I like the setup you suggested an would like to make it work unfortunately there will have to be compromises made IE no building of walls. So even with that would that be considered the ideal placement for this room?

Thank You

Tony.


----------



## bpape (Sep 14, 2006)

Given the restrictions, I think facing the window wall would be your best option. The Screens won't help replicate even boundary gain but how much of an impact that is will depend on how close to the walls you end up being with the speakers. It will certainly help in terms of reflections though as long as we can do panels on the other side.


----------



## Ares (Nov 23, 2009)

bpape said:


> Given the restrictions, I think facing the window wall would be your best option. The Screens won't help replicate even boundary gain but how much of an impact that is will depend on how close to the walls you end up being with the speakers. It will certainly help in terms of reflections though as long as we can do panels on the other side.



Okay so by the window it is thank you Bryan, I plan on installing the necessary treatments for this room. My original plan was to buy a new receiver once the Feds cut my check but after reading the information that's out there by Ethan Winer and on GIK's site it made sense. So I rather spend some money on treatments this year and the AVR next year.


----------



## bpape (Sep 14, 2006)

Broadband bass absorbers in the front right corner. Tri Traps would minimize the footprint required.

Screens (2) in the opening on the left to help with balancing reflections in the opening.

242 panels on the right wall for reflections and decay time control.

2-3 thick absorbers like Monsters on the rear wall to address bass cancellations off of the rear wall.

Pending how close the speakers end up to the front wall - you may need a couple of panels there too. Ideally, the entire front wall would be dead but that would be a DIY project.


----------



## Ares (Nov 23, 2009)

When you say broadband bass absorbers are you talking about the 244 panels? The fronts would be between 3' to 4' off the front wall.


----------



## bpape (Sep 14, 2006)

Tri Traps for the front corners.


----------



## Ares (Nov 23, 2009)

Got it, thank you. Sorry for the many questions, that back right corner would it be left empty since 2 monster bass traps are going on the back wall? and hopefully the last question I have being that the front speakers will be 3' to 4' off that front wall would it still be a good ideal to place some 242 panels there? Once again sorry for the many questions just want to cover my bases so I can order all I need at one time.

Thank You 

Tony.


----------



## bpape (Sep 14, 2006)

No problem.

The middle of the rear wall is more important Would love to do 3 back there but not really enough space to do it right.

Front wall - from a boundary interaction perspective, 4' should mitigate that need.
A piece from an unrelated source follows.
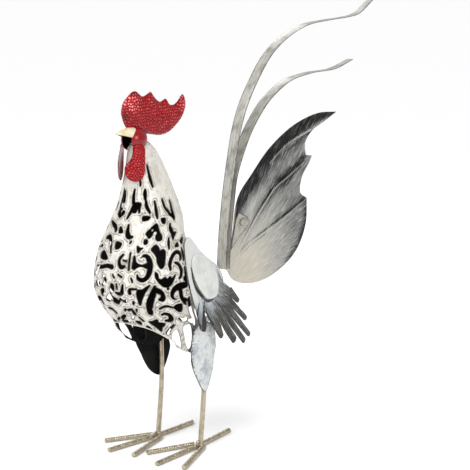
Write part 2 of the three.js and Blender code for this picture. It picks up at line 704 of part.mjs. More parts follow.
function thigh(side) {
  const outline = rounded(grown(THIGH[side]), 20);
  return pressed([outline], thighFace, (y, z) => thighFace(y, z) + PLATE, 4, 6);
}

/** One leg rod, which stands on its foot's long toe. */
function leg() {
  const foot = new THREE.Vector3(LEG_X, 0, ROD + AIR);
  const above = [[7, 73], [6.4, 112], [6.4, 122]].map(([y, z]) => (
    new THREE.Vector3(LEG_X, y * GROW, z * GROW)
  ));
  return solidOf(rod([foot, ...above], ROD, 6));
}

// Each toe's turn from straight ahead, outward in degrees, and its reach from the ankle.
const FEET = {
  left: { front: [2, 83], back: [-6, 64], outer: [25, 83], inner: [-27.5, 66] },
  right: { front: [6.5, 77.5], back: [-1, 64], outer: [34, 64], inner: [-18.6, 79] },
};

/** A point on the floor toes' level, ahead of the left ankle by a turn and a reach. */
function toePoint(turn, reach) {
  const angle = THREE.MathUtils.degToRad(turn);
  return new THREE.Vector3(
    LEG_X + Math.sin(angle) * reach * GROW,
    -Math.cos(angle) * reach * GROW,
    ROD / 2,
  );
}

/** The long toe: one rod from the back toe's tip under the leg to the front toe's tip. */
function longToe({ front, back }) {
  const rear = toePoint(back[0], back[1]);
  rear.y *= -1;
  return solidOf(rod([rear, toePoint(0, 0), toePoint(...front)], ROD, 4));
}

/** A side toe, which starts beside the long one at the ankle. */
function sideToe([turn, reach]) {
  const start = toePoint(0, 0);
  start.x += Math.sign(turn) * (1.1 * ROD + AIR);
  start.y -= ROD / 2;
  const tip = toePoint(turn, reach);
  return solidOf(rod([start, tip], ROD, 1));
}

/** A flat ribbon bent through [y, z] points, its width along X. */
function ribbon(points, steps) {
  const curve = new THREE.CatmullRomCurve3(points.map(([y, z]) => new THREE.Vector3(0, y, z)));
  const at = (off) => (u, v) => {
    const point = curve.getPointAt(v).multiplyScalar(GROW);
    const along = curve.getTangentAt(v);
    const taper = 1 - 0.3 * Math.max(0, (v - 0.8) / 0.2);
    point.addScaledVector(new THREE.Vector3(0, -along.z, along.y), off);
    return point.setX((u - 0.5) * RIBBON_WIDTH * taper);
  };
  const half = RIBBON_PLATE / 2;
  return solidOf(wall(1, steps, at(-half), at(half)));
}

const LONG_RIBBON = [
  [82, 191], [84, 222], [91, 270], [100, 312], [112, 355], [125, 382], [145, 409], [172, 437],
  [205, 457], [250, 472], [305, 478], [348, 481], [374, 485], [409, 502],
];
const SHORT_RIBBON = [
  [88.5, 191], [91, 222], [98, 268], [104.4, 299], [117.5, 326], [136, 353], [164, 380],
  [185, 393], [216, 406], [262, 413], [319, 416], [361, 426],
];

// The tail sheet stands in the bird's middle plane. Its outline runs in smooth edges between
// corners: up the front, back under the tip, past two hooked points and round below.
const TAIL_EDGES = [
  {
    points: [
      [90.4, 190], [102, 226], [113, 271], [144, 299], [178, 325], [229, 349], [285, 361], [330, 360],
    ],
    steps: 12,
  },
  { points: [[330, 360], [297, 348], [273, 340], [257, 325], [259, 310]], steps: 6 },
  { points: [[259, 310], [273, 308]], steps: 1 },
  { points: [[273, 308], [266, 299], [250, 282], [247, 264], [262, 255]], steps: 6 },
  {
    points: [[262, 255], [260, 222], [239, 191], [192, 169], [144, 164], [105, 174], [90.4, 190]],
    steps: 12,
  },
];
const VEINS = [
  { points: [[104, 196], [134, 212], [181, 227], [214, 238], [250, 251]], width: 5 },
  { points: [[108, 198], [136, 229], [162, 254], [191, 276], [219, 287], [253, 301]], width: 5 },
  { points: [[181, 308], [202, 321], [226, 331], [251, 337], [270, 341]], width: 4 },
];

/** Points along one smooth [y, z] edge, without its last one. */
function edgePoints({ points, steps }) {
  const curve = new THREE.CatmullRomCurve3(points.map(([y, z]) => new THREE.Vector3(y, z, 0)));
  return curve.getPoints(steps).slice(0, -1).map((p) => [p.x, p.y]);
}

/** A vein raised from the tail sheet's left face, tapering to both ends. */
function vein({ points, width }) {
  const steps = 5;
  const curve = new THREE.CatmullRomCurve3(points.map(([y, z]) => new THREE.Vector3(0, y, z)));
  const at = (high) => (u, v) => {
    const point = curve.getPoint(v).multiplyScalar(GROW);
    const along = curve.getTangent(v);
    const swell = 0.25 + 0.75 * Math.sin(Math.PI * v);
    const off = (u - 0.5) * width * swell * GROW;
    point.addScaledVector(new THREE.Vector3(0, -along.z, along.y), off);
    const ridge = 1 - Math.abs(2 * u - 1);
    return point.setX(TAIL_PLATE / 2 + (high ? 0.2 + 1.6 * ridge * swell * GROW : -0.3));
  };
  return solidOf(wall(2, steps, at(false), at(true)));
}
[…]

Still though, maybe a DIY solution using 2" OC703 and cloth would be good to do for preventing reflections from the surrounds from contaminating the front soundstage - if that will pass WAF.


----------



## Ares (Nov 23, 2009)

bpape said:


> maybe a DIY solution using 2" OC703 and cloth would be good to do for preventing reflections from the surrounds from contaminating the front soundstage - if that will pass WAF.


Well that could have worked but my wife has seen the panels you guys produce and she likes them, so anything I could make would be met with: why doesn't your panels look like theirs and that's not how theirs looks.:sad:


----------



## bpape (Sep 14, 2006)

:rofl:


----------



## Ares (Nov 23, 2009)

Sorry for bringing this thread back from the dead but I just placed my order with GIK today and I'm looking forward to getting my hands on them.


----------



## bpape (Sep 14, 2006)

We appreciate the business. Drop me a note if there's anything I can help with.

Bryan


----------



## Ares (Nov 23, 2009)

Thanks Bryan, and will do if I run into some issues.


----------



## Ares (Nov 23, 2009)

I received an email from Christina letting me know that my order should be ready to ship out on the 15th.


----------



## Ares (Nov 23, 2009)

My panels arrived yesterday in good shape so all that's left is mounting these bad boys and a big Thank You to the Guys and Gals over at GIK.

I do have a question Bryan I will have two panels left over where would you recommend placing these last two?


----------



## bpape (Sep 14, 2006)

Remind me what all you have and where all of the rest is going please. I assume it will be 2 242's that are left?


----------



## Ares (Nov 23, 2009)

Okay I mounted both monster traps on the back wall, two tri-traps in the front corner and four 242 traps on the side walls at the first reflection points, so all that remain are two 242 panels.


----------



## bpape (Sep 14, 2006)

So you have 3 on the right wall and 1 on the left I assume since a lot of the left reflections will fall in the open area to the laundry which is just a curtain?


----------



## Ares (Nov 23, 2009)

Two on the right and two on the left, since the the fronts are four and a half feet off the front wall it puts the fronts past the opening.


----------



## bpape (Sep 14, 2006)

If they're symmetric to each other, you're not catching all the reflections on the right wall I'm sure. I'd think you'd need at least one more on that side. My initial thoughts were 4 on the right and 2 on the left

Bryan


----------



## Ares (Nov 23, 2009)

Here are some photos to give you an ideal.










the right wall 










the left wall

Sorry about the mess it's still a work in progress:R


----------



## bpape (Sep 14, 2006)

Are your real seats going to end up that close???


----------



## Ares (Nov 23, 2009)

yes since the back wall measures about five feet from the current listening positions.


----------



## bpape (Sep 14, 2006)

I would use the others high on the front wall then for reflections from the surrounds.


----------



## Ares (Nov 23, 2009)

How high are we talking, up like against the ceiling or a foot or two lower than that? Also would I place them toward the edges of the bay window or more towards the middle? Sorry for all the questions but these last two are difficult to place. BTW the panels are a big hit with the wife now that she has seen them in person and Thanks for the help Bryan.


----------



## bpape (Sep 14, 2006)

Got a pic of the front wall?


----------



## Ares (Nov 23, 2009)

Ask and ye shall receive


----------



## bpape (Sep 14, 2006)

Mmmm. Well, that's not going to work. 

I would probably then use them at the ceiling reflection points.


----------



## Ares (Nov 23, 2009)

I had the same thought as well there's a ceiling fan which is never used I thought if I hanged them about a foot to a foot and a half off the ceiling it would clear the fan would that be an issue? The guy who owned this house before me had a thing for ceiling fans every room in the house has one except for the bathrooms which was a surprise.


----------



## bpape (Sep 14, 2006)

For reflections, that'll be just fine.


----------



## Ares (Nov 23, 2009)

Thanks again Bryan I'll post pics when I'm done hanging them up, all that's left to complete this room is paint and new seating will post pics of the room when I'm done overhauling it as well.


----------